O Supremo Tribunal Federal, quando examinou a questão da irrepetibilidade dos benefícios previdenciários recebidos em virtude de tutela antecipada, reafirmou o seu caráter alimentar: “o benefício previdenciário recebido de boa-fé pelo segurado em virtude de decisão judicial não está sujeito à repetição de indébito, dado o seu caráter alimentar” (STF, ARE 734199 AgR, Relatora Min. Rosa Weber, Primeira Turma, julgado em 09/09/2014, DJe de 22-09-2014).
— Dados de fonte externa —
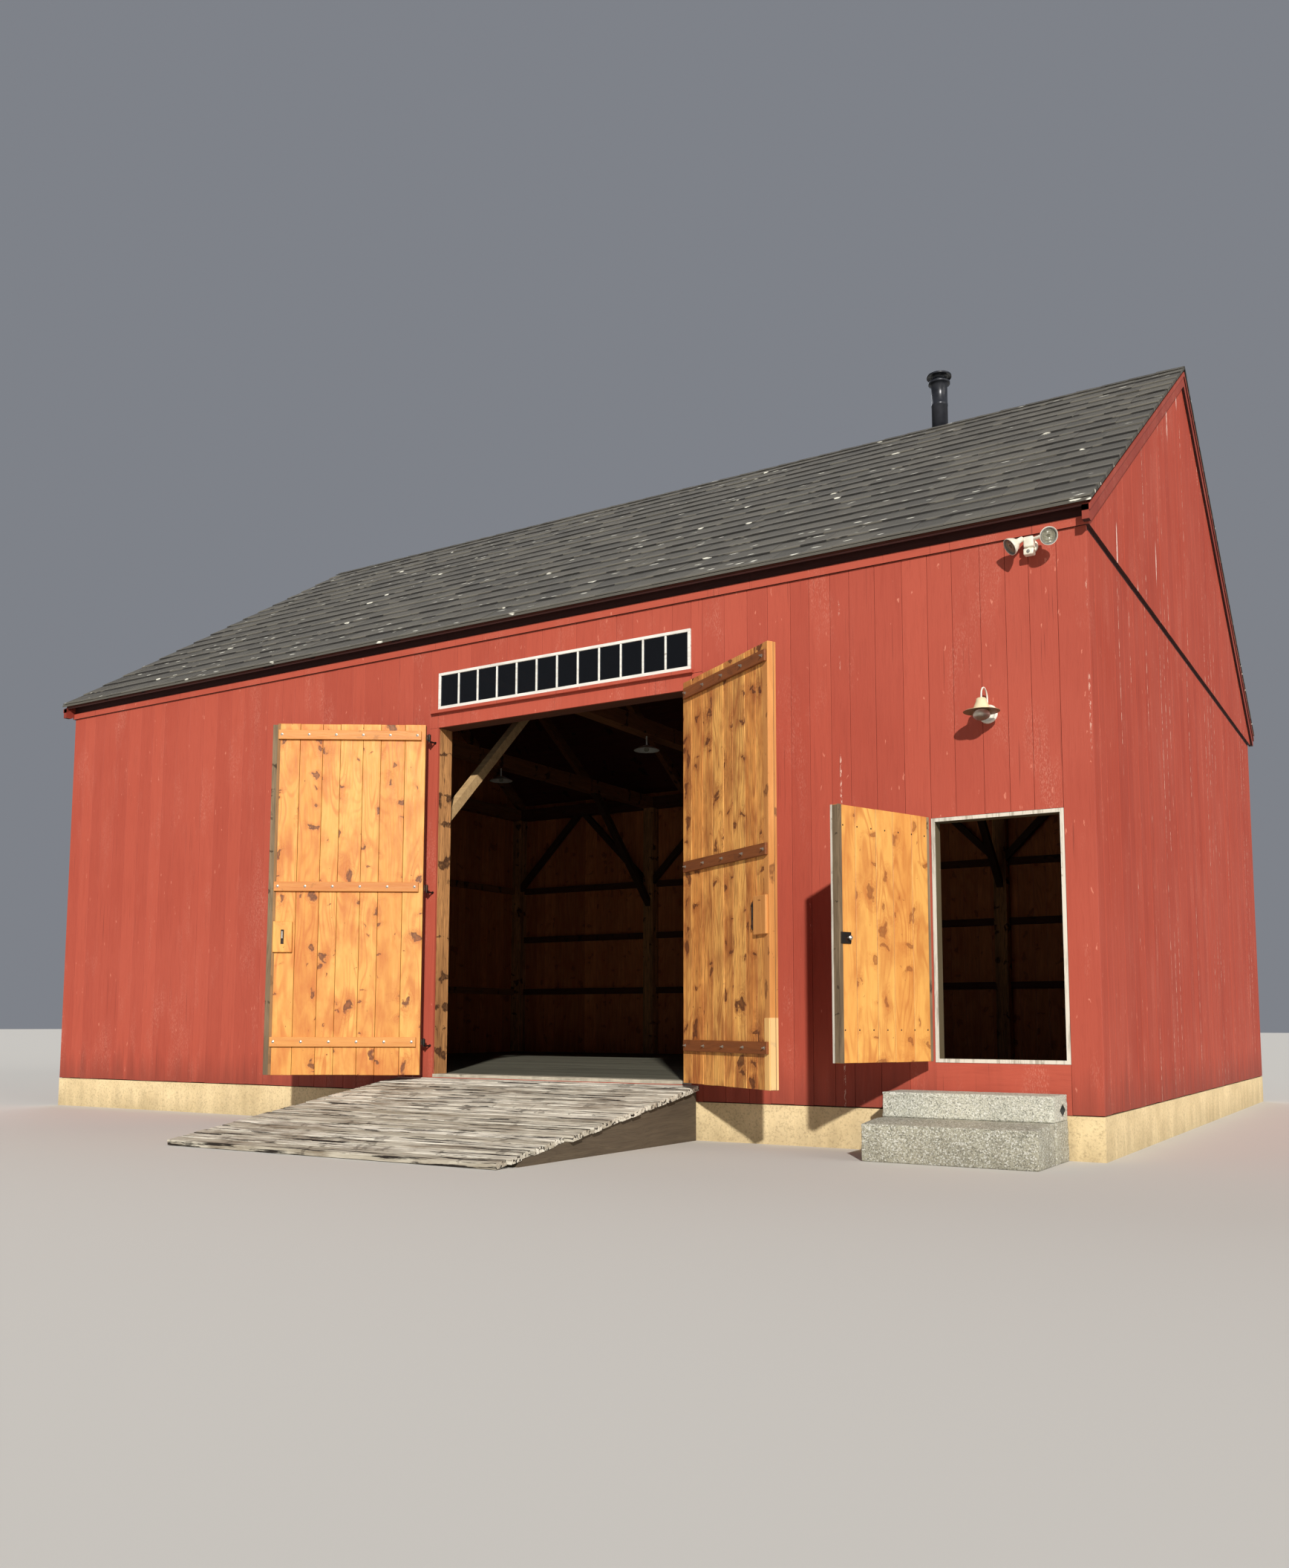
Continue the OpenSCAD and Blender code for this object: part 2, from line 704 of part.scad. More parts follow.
module hinge_pintles() color(iron) placed() {
    drop = strap_h / 2 + pin_d / 2 + 1;
    for (x = [left_axis_x, right_axis_x], z = strap_zs)
        translate([x, 0, big_leaf_z + z - drop]) pintle(strap_h + 1);
    for (z = side_strap_zs)
        translate([side_axis_x, 0, side_leaf_z + z - drop]) pintle(strap_h + 1);
}

module barn_lamp() color("wheat") placed() translate([side_x + lamp_in, 0, side_top + lamp_up]) {
    loop_r = (lamp_out - lamp_plate_t) / 2;
    loop_z = neck_h + 34;
    neck_r = neck_d / 2;
    brim_r = neck_r + 30;
    // Round plate on the wall
    rotate([90, 0, 0]) cylinder(d = lamp_plate_d, h = lamp_plate_t, $fn = 40);
    // Gooseneck that rises from the plate and loops over to the shade
    translate([0, -lamp_plate_t - loop_r, loop_z]) rotate([90, 0, 0]) rotate([0, 90, 0])
        rotate_extrude(angle = 180, $fn = 32) translate([loop_r, 0]) circle(d = lamp_arm_d, $fn = 16);
    translate([0, -lamp_plate_t, 0]) cylinder(d = lamp_arm_d, h = loop_z, $fn = 16);
    translate([0, -lamp_out, neck_h]) cylinder(d = lamp_arm_d, h = loop_z - neck_h, $fn = 16);
    translate([0, -lamp_out, 0]) {
        // Thin shade: a conical neck that flares into a wide brim
        rotate_extrude($fn = 40)
            polygon([[0, neck_h + 14], [neck_r - 3, neck_h + 14], [neck_r, neck_h + 10], [brim_r - 4, 22],
                [brim_r + 2, 14], [shade_d / 2, 0], [shade_d / 2, -4], [brim_r, 9], [brim_r - 7, 18],
                [neck_r - 4, neck_h + 6], [0, neck_h + 6]]);
        // Glass globe on its collar
        rotate_extrude($fn = 40)
            polygon([[0, neck_h + 8], [20, neck_h + 8], [20, 20], [globe_d / 2 - 16, 4], [globe_d / 2, -22],
                [globe_d / 2 - 2, -40], [globe_d / 2 - 22, -64], [0, -76]]);
    }
}

// A lamp head that points to -Y from its knuckle, with a sunk lens
module flood_head() {
    rotate([90, 0, 0]) rotate_extrude($fn = 32)
        polygon([[0, -24], [16, -24], [22, -18], [24, 34], [flood_d / 2 - 20, 62], [flood_d / 2, 104],
            [flood_d / 2, 118], [flood_d / 2 - 5, 118], [flood_d / 2 - 6, 106], [0, 106]]);
}

// An arm from the floodlight's body to a knuckle, with the head on it
module flood_arm(x, y, z, tilt, pan) {
    translate([0, -flood_body_out, z]) rotate([0, 0, atan2(y + flood_body_out, x)]) rotate([0, 90, 0])
        cylinder(d = 30, h = norm([x, y + flood_body_out]), $fn = 20);
    translate([x, y, z]) rotate([tilt, 0, pan]) flood_head();
}

module floodlight() color("ghostwhite") placed()
    translate([barn_l - flood_inset, 0, frieze_z - flood_drop]) {
        rotate([90, 0, 0]) cylinder(d = 116, h = 30, $fn = 32);
        // Body with the sensor that hangs under it
        translate([0, -flood_body_out, -26]) linear_extrude(90)
            offset(r = 8, $fn = 16) square([66, 60], center = true);
        translate([0, -flood_body_out, -40]) cylinder(d = 44, h = 20, $fn = 32);
        translate([0, -flood_body_out - 6, -90]) linear_extrude(54)
            offset(r = 8, $fn = 16) square([70, 52], center = true);
        flood_arm(-58, -110, 38, 35, -50);
        flood_arm(136, -120, 38, 24, 34);
    }

module pendant_lamps() color("whitesmoke") placed()
    for (p = pendant_spots) translate([p[0], p[1], plate_z - pendant_drop]) {
        translate([0, 0, 60]) cylinder(d = 24, h = pendant_drop - 60, $fn = 24);
        rotate_extrude($fn = 40)
            polygon([[0, 60], [0, 66], [50, 66], [pendant_d / 2, 4], [pendant_d / 2, 0], [48, 60]]);
        // Bulb
        rotate_extrude($fn = 24) polygon([[0, 61], [20, 61], [20, 40], [36, 20], [30, -4], [0, -14]]);
    }

module stove_pipe() color("black") placed() {
    base = slope_z(pipe_y) - pipe_low;
    top = ridge_z + pipe_up;
    foot = top - pipe_cap_h;
    pipe_r = pipe_d / 2;
    cap_r = pipe_cap_d / 2;
    drum_r = pipe_r - 15;
    // Pipe, its collar, the drum over it and the domed cap, thin all over
    translate([pipe_x, pipe_y, 0]) rotate_extrude($fn = 48)
        polygon([[pipe_r - pipe_wall, base], [pipe_r, base], [pipe_r, foot], [cap_r - 20, foot],
            [cap_r - 20, foot + 28], [drum_r, foot + 28], [drum_r, top - 44], [cap_r - pipe_wall, top - 44],
            [cap_r - pipe_wall, top - 60], [cap_r, top - 60], [cap_r, top - 36], [60, top], [0, top],
            [0, top - 6], [drum_r - pipe_wall, top - 40], [drum_r - pipe_wall, foot + 24],
            [pipe_r - pipe_wall, foot + 24]]);
}

module ramp_deck() color(grey_wood) placed()
    along_x(ramp_x, ramp_x + ramp_w, [[-ramp_gap, ramp_top - ramp_t], [-ramp_gap, ramp_top],
        [-ramp_foot, ramp_t], [-ramp_foot, 0]]);

module ramp_stringers() color(grey_wood) placed() {
    step = (ramp_w - stringer_w - 2 * stringer_inset) / (stringer_n - 1);
    end = stringer_end / ramp_slope;
    for (i = [0 : stringer_n - 1]) {
        x = ramp_x + stringer_inset + i * step;
        along_x(x, x + stringer_w, [[-ramp_gap, 0], [-ramp_gap, ramp_top - ramp_t],
            [-ramp_foot + end, stringer_end], [-ramp_foot + end, 0]]);
    }
}

module lower_step() color("lightgray") placed()
    block([step_x, -step_gap - low_step_d, 0], [step_x + step_l, -step_gap, board_z - low_step_drop]);

module upper_step() color("lightgray") placed()
    block([step_x, -step_gap - up_step_d, board_z - low_step_drop],
        [step_x + step_l, -step_gap, board_z - low_step_drop + up_step_h]);

// A leaf is drawn shut, with its hinge axis at X = 0, Y = 0 and its inner face towards +Y,
// then turned open about the axis. Side is 1 for a hinge at the left and -1 at the right.
module leaf_at(axis_x, low_z, side, angle) {
    translate([axis_x, -axis_y, low_z]) rotate([0, 0, -side * angle])
        mirror([side < 0 ? 1 : 0, 0, 0]) children();
}

module left_leaf() leaf_at(left_axis_x, big_leaf_z, 1, left_open) children();
module right_leaf() leaf_at(right_axis_x, big_leaf_z, -1, right_open) children();
module side_leaf() leaf_at(side_axis_x, side_leaf_z, 1, side_open) children();

module skin(w, h) block([edge_gap, strap_t / 2, 0], [w, strap_t / 2 + leaf_skin_t, h]);
module core(w, h) block([edge_gap, strap_t / 2 + leaf_skin_t, 0], [w, leaf_t, h]);

// Three battens across the inner boards and the block that takes the lock
module battens(axis_out, w, h) {
    high = h - batten_drop - batten_h;
    for (z = [low_batten, (low_batten + high) / 2, high])
        block([axis_out + batten_gap, leaf_t, z], [w - batten_edge, leaf_t + batten_t, z + batten_h]);
    block([w - lock_edge - lock_w, leaf_t, lock_z], [w - lock_edge, leaf_t + batten_t, lock_z + lock_h]);
}

// A strap with its eye round the pintle
module strap(l, z) {
    translate([0, 0, z - strap_h / 2]) difference() {
        union() {
            cylinder(d = eye_d, h = strap_h, $fn = 20);
            block([0, -strap_t / 2, 0], [l, strap_t / 2, strap_h]);
        }
        translate([0, 0, -1]) cylinder(d = pin_d + 2 * pin_gap, h = strap_h + 2, $fn = 20);
    }
}

module left_leaf_siding() color(red) placed() left_leaf() skin(left_leaf_w + leaf_lap, left_leaf_h);
module left_leaf_boards() color(pine) placed() left_leaf() core(left_leaf_w, left_leaf_h);
module left_leaf_battens() color(pine) placed() left_leaf() battens(left_axis_out, left_leaf_w, left_leaf_h);
module left_leaf_ironwork() color(iron) placed() left_leaf() {
    for (z = strap_zs) strap(strap_l, z);
    // Latch on the lock block
    translate([left_leaf_w - lock_edge - lock_w / 2, leaf_t + batten_t, lock_z + lock_h / 2])
        block([-15, 0, -60], [15, 20, 60]);
}

module right_leaf_siding() color(red) placed() right_leaf() skin(right_leaf_w, right_leaf_h);
module right_leaf_boards() color(pine) placed() right_leaf() core(right_leaf_w, right_leaf_h);
module right_leaf_battens() color(pine) placed() right_leaf()
    battens(right_axis_out, right_leaf_w, right_leaf_h);
module right_leaf_ironwork() color(iron) placed() right_leaf() {
    for (z = strap_zs) strap(strap_l, z);
    // Bolt beside the lock block
    translate([right_leaf_w - lock_edge - lock_w - 30, leaf_t, lock_z + lock_h / 2])
        block([-15, 0, -120], [12, 24, 120]);
}

module side_door_siding() color(red) placed() side_leaf() skin(side_leaf_w, side_leaf_h);
module side_door_boards() color(pine) placed() side_leaf() core(side_leaf_w, side_leaf_h);
module side_door_ironwork() color(iron) placed() side_leaf() {
    for (z = side_strap_zs) strap(side_strap_l, z);
    // Rim latch
    translate([side_leaf_w, leaf_t, side_latch]) block([-130, 0, -45], [-20, 12, 45]);
}

foundation();
sill_beams();
floor_joists();
floor_deck();
posts();
wall_plates();
tie_beams();
knee_braces();
wall_girts();
gable_girts();
side_door_studs();
rafters();
roof_boards();
front_roof();
rear_roof();
ridge_cap();
front_wall_left();
front_wall_over_doors();
front_wall_middle();
front_wall_over_side_door();
front_wall_under_doors();
front_wall_right();
rear_wall();
left_gable_wall();
right_gable_wall();
left_gable_top();
right_gable_top();
front_cornice();
rear_cornice();
rake_boards();
door_casings();
door_sill();
transom_frame();
transom_glass();
side_door_frame();
hinge_pintles();
barn_lamp();
floodlight();
pendant_lamps();
stove_pipe();
ramp_deck();
ramp_stringers();
lower_step();
upper_step();
left_leaf_siding();
left_leaf_boards();
left_leaf_battens();
left_leaf_ironwork();
right_leaf_siding();
right_leaf_boards();
right_leaf_battens();
right_leaf_ironwork();
side_door_siding();
side_door_boards();
side_door_ironwork();
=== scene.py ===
import json
import math
import random

import bmesh
import bpy
from mathutils import Matrix, Vector, noise


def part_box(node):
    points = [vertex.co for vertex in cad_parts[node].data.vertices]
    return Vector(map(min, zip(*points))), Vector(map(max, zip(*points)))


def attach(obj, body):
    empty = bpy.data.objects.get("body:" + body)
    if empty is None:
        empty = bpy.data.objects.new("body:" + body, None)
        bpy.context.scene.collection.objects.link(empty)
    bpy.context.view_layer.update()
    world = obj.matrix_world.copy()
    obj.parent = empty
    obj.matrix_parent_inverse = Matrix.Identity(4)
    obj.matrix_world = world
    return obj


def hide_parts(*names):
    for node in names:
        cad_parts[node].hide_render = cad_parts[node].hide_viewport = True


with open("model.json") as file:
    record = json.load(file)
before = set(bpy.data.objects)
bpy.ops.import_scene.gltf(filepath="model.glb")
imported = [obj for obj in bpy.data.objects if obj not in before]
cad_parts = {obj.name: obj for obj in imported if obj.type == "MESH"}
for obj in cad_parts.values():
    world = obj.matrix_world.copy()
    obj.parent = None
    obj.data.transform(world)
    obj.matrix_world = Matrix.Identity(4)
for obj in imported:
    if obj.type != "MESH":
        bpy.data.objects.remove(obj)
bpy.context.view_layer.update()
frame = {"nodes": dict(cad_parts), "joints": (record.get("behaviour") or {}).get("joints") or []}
cadNodes = frame["nodes"]
scene = bpy.context.scene
print("frame loaded:", len(cadNodes), "nodes")

# faces of the building that the pieces are set out from, in metres
leftX, frontY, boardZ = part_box("front_wall_left")[0]
rightX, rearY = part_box("front_wall_right")[1].x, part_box("rear_wall")[1].y
midY = (frontY + rearY) / 2
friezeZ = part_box("left_gable_top")[0].z
doorLow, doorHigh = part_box("door_sill")
sashHigh = 0.403     # the transom's sash, which the boards over the doors leave free
joints = {joint["name"]: joint for joint in frame["joints"]}
roofShape = {"pitch": 0.662, "shingle": 0.020, "boards": 0.0254, "eaveOut": 0.150}
roofCos = math.cos(math.atan(roofShape["pitch"]))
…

O sentido do texto do inciso II (“condenar ao pagamento de alimentos”) somente terá validade se estiver conformado com a Constituição. Não se interpreta um texto jurídico (uma lei) desvinculado-o do sentido da Constituição. “O processo civil será ordenado, disciplinado e interpretado conforme os valores e normas fundamentais estabelecidos na Constituição…” (artigo 1º do CPC 2015).
Assim, sendo indubitável o caráter alimentar dos benefícios previdenciários e assistenciais, que, invariavelmente, visam substituir a renda salarial e atender às necessidades vitais do segurado, pensionista ou assistido e de sua família (alimentação, habitação, vestuário, educação e saúde), sustenta-se a sua inclusão nas hipóteses de eficácia imediata da sentença que “condena ao pagamento de alimentos”.
A melhor compreensão, considerando que não se admite a expedição de precatório ou RPV sem o trânsito em julgado da sentença condenatória da Fazenda Pública, dicção do texto do § 1º do artigo 100 da Constituição (“em virtude de sentença transitada em julgado”), é no sentido da possibilidade de imediata implantação do benefício (obrigação de fazer), relegando-se o pagamento das diferenças para depois do trânsito em julgado, a exemplo do que já ocorre após o julgamento da apelação em segundo grau, consoante precedentes do Tribunal Regional Federal da 4ª Região (Terceira Seção, QO-AC 2002.71.00.050349-7, Rel. p/ acórdão Des. Federal Celso Kipper, D.E. 1/10/2007) e do Superior Tribunal de Justiça (REsp. 1319769/GO, Rel. Ministro Sérgio Kukina, Rel. p/ Acórdão Ministro Benedito Gonçalves, Primeira Turma, julgado em 20/8/2013, DJe 20/09/2013) .
O reconhecimento da eficácia imediata da sentença que condena ao pagamento de benefício previdenciário implica que o prestante de alimentos, pretendendo se eximir do ônus decorrente da sentença, necessite requerer o efeito suspensivo excepcional, é dizer, a suspensão da sua eficácia, nos termos do § 4º do artigo 1.012, demonstrando a (1) probabilidade de provimento do recurso ou, (2) sendo relevante a fundamentação, o risco de dano grave ou de difícil reparação.
Finalizando, observo que as tutelas provisórias, de urgência e de evidência, representam contributos importantes para o fim de possibilitar a fruição imediata das prestações alimentares previdenciárias, mas são deficitárias quando comparadas com o imediato cumprimento da sentença, principalmente nas ações em que ente público figura no polo passivo.
Para a tutela de urgência, seria necessário discutir o risco de dano (a menos que se considere presumido), e na tutela de evidência, tem-se a exigência de estar a tese firmada em julgamento de casos repetitivos ou súmula vinculante. Em ambas as hipóteses, é preciso que a tutela provisória esteja conformada com os outros pressupostos legais, bastando lembrar a vedação de irreversibilidade dos efeitos da decisão, inaplicáveis ao cumprimento provisório de sentença.
Autor: Paulo Afonso Brum Vaz é desembargador federal, presidente da 5ª Turma do TRF4, mestre e doutor em Direito.